I can observe a goose who is fearful and predict they will fly away soon. This observation alone does not necessarily involve me doing anything. I may not have internal feelings about the fear the goose is feeling. Usually I will and move more slowly an possibly throw some food. I will have transformed a theory and fact situation into one that involved action, driven by my own internal feelings having sensed the feelings of the goose.
That is an example of observationally based scientific theory transforming into moral action driven by my internal feelings.
“[I]t is evident that any transference of income from a relatively rich man to a relatively poor man of similar temperament, since it enables more intense wants, to be satisfied at the expense of less intense wants, must increase the aggregate sum of satisfaction.”
This is not unscientific. It only steps outside science (or Hume’s “reason”) to become a “call to action” or “motive for the will” if we say
The aim of pubic policy should be to “increase the aggregate sum of satisfaction”.
Probably aiming his criticism at Pigou, Robbins also said
“all that part of the theory of Public Finance which deals with “Social Utility” goes by the board. Interesting as a development of an ethical postulate, it is entirely foreign to the assumptions of scientific Economics.”
Robbins was correct in identifying Pigovian theory as containing ethical postulates but he was quite wrong in outlawing internal feelings such as happiness as unscientific: “internal feelings” can be both both part of science and ethics.
Robbins version of science that excludes internal feelings does not have “motives for the will” or calls to action. It is in the same category as a solution to a crossword puzzle. With no calls to action, it has no relevance to public policy.
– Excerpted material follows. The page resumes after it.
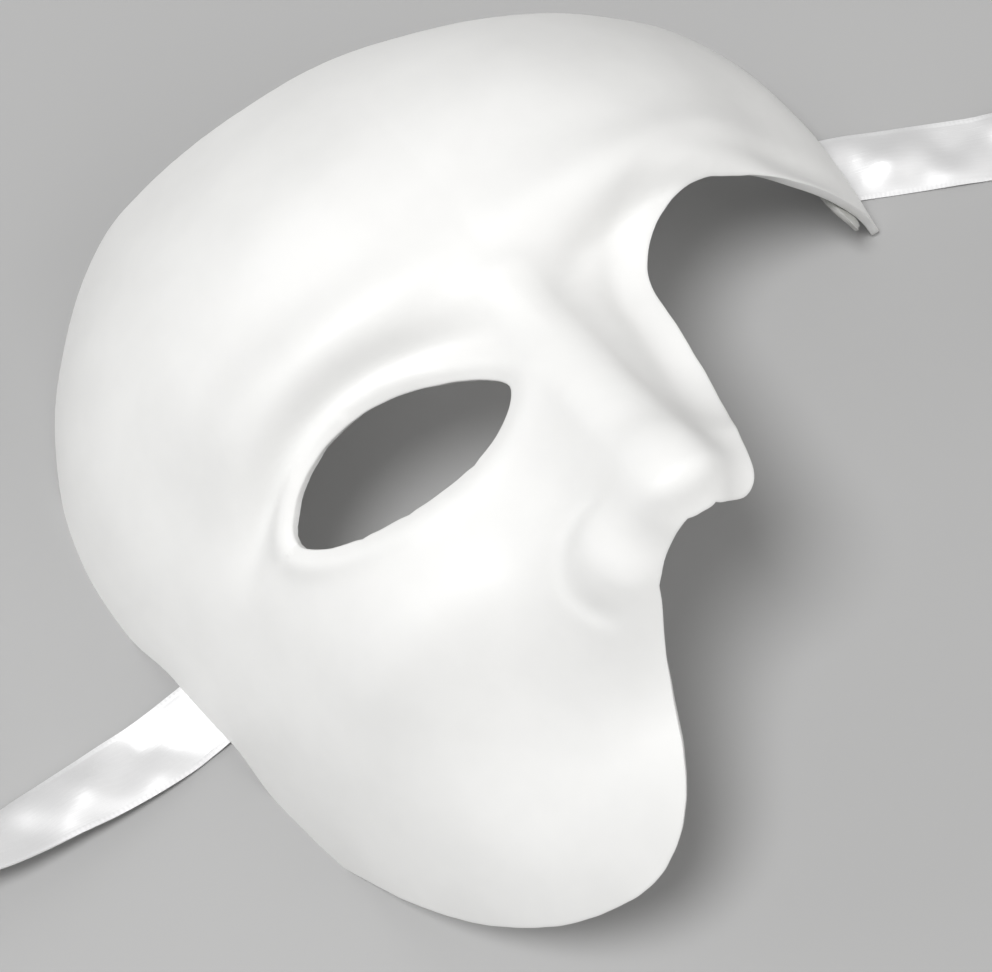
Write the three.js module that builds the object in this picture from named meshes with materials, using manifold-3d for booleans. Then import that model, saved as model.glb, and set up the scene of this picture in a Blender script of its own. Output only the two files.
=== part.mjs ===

The version of science that includes internal feelings does not have calls to action either. It too is in the same category as a solution to a crossword puzzle. The advantage comes because it is much easier to link the facts and argument of economics with our moral sentiments because both use the concepts of internal feelings. So we have the calls to action that make economics worthwhile.
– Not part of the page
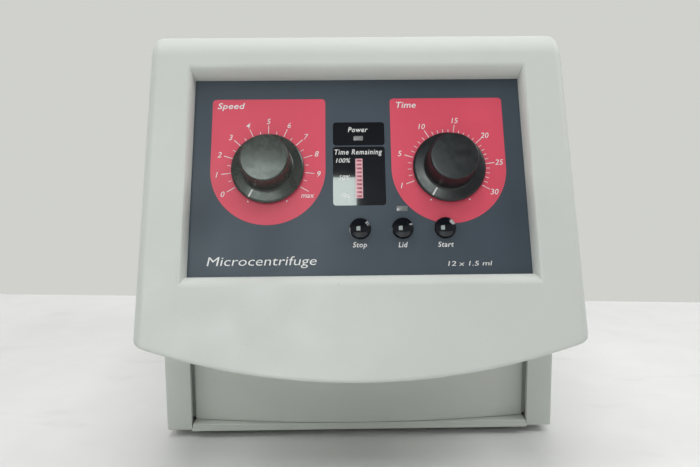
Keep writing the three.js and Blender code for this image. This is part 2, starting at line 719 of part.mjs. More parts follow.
place("power_board", box(-86, 86, -84, -42, 9.5, 11.1), COLOUR.board);
place("transformer", transformer(), COLOUR.copper);
place("motor_capacitor", cylinder("x", [-64, 26], 13, 14, 72, 20), COLOUR.zinc);
place("rear_panel", rearPanel(), COLOUR.housing);
place("power_inlet", powerInlet(), COLOUR.black);
place("fuse_drawer", fuseDrawer(), COLOUR.black);
place("power_switch_frame", switchFrame(), COLOUR.black);
place("power_rocker", powerRocker(), COLOUR.black);

place("control_panel", controlPanel(), COLOUR.panel, panelGroup);
place("power_pane", pane(POWER_PANE, POWER_LAMP), COLOUR.window, panelGroup);
place("time_pane", pane(TIME_PANE, TIME_BAR), COLOUR.window, panelGroup);
place("power_lamp", slab(POWER_LAMP, -4, 0.12), COLOUR.lens, panelGroup);
place("time_bar", slab(TIME_BAR, -4, 0.12), COLOUR.bar, panelGroup);
place("lid_lamp", slab(LID_LAMP, -4, 0.12), COLOUR.lens, panelGroup);
place("control_board", controlBoard(), COLOUR.board, panelGroup);
for (const [name, u] of [["speed", -KNOB.u], ["time", KNOB.u]]) {
  place(`${name}_potentiometer`, potentiometer(u), COLOUR.zinc, panelGroup);
  place(`${name}_shaft`, knobShaft(u), COLOUR.steel, panelGroup);
  place(`${name}_knob`, knob(u), COLOUR.black, panelGroup);
}
["stop", "lid", "start"].forEach((name, i) => {
  place(`${name}_button`, pushButton(i), COLOUR.black, panelGroup);
});

export default microcentrifuge;
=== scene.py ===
import json
import math

import bmesh
import bpy
from mathutils import Matrix, Vector


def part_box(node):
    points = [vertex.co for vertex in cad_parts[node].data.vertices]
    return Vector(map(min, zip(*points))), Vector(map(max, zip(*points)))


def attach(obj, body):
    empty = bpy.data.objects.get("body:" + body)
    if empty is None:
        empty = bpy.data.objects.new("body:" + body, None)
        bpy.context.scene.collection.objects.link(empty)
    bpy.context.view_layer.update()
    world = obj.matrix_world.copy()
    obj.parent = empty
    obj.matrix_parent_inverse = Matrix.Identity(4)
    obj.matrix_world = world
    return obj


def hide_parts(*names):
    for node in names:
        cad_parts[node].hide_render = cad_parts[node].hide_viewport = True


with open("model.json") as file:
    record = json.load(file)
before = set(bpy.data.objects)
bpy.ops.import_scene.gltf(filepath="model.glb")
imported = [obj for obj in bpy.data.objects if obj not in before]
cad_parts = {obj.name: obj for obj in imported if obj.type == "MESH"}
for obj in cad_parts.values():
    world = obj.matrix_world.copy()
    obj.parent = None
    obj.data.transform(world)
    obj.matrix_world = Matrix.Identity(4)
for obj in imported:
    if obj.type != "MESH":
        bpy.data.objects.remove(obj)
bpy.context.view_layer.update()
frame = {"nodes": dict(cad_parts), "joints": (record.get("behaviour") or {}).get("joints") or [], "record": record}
scene = bpy.context.scene

# Sizes below are in millimetres; everything is turned into metres as its mesh is made.
MM = 0.001
TO_METRES = Matrix.Scale(MM, 4)


# ------------------------------------------------------------------ places from the frame
def node_box(node):
    low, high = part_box(node)
    return low / MM, high / MM


JOINTS = {joint["name"]: joint for joint in frame["joints"]}
INWARD = Vector(JOINTS["speed_turn"]["axis"]).normalized()
LEAN = math.asin(-INWARD.z)
SPEED_AT = Vector(JOINTS["speed_turn"]["pos_m"]) / MM
TIME_AT = Vector(JOINTS["time_turn"]["pos_m"]) / MM
KNOB_U = (TIME_AT.x - SPEED_AT.x) / 2
KNOB_V = 3.3  # the dials' height over the panel's middle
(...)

I’m going to stick to my internal feeling for Robin Hood redistribution and let it become a moral sentiment that will drive my actions. I hope some economists can come along with me, reject Robbins’ crossword puzzles and accept that we should take from the rich and give to the poor. Especially that now we have a weapon that avoids the real-life brutality of Robin Hood’s bows and arrows: THE VOTE.
And the geese?
To get back to the geese. I have internal feelings about the internal feelings of geese: I become happier when they are happy. This can be considered as a fact within a theory, which, in Hume’s view, would not be a motive for my action.
Going one step further: I want the geese to be happy. This is now a motive for action so tonight I will go and toss them some crusts, trying to distribute them as evenly as possible. I found this man doing the same.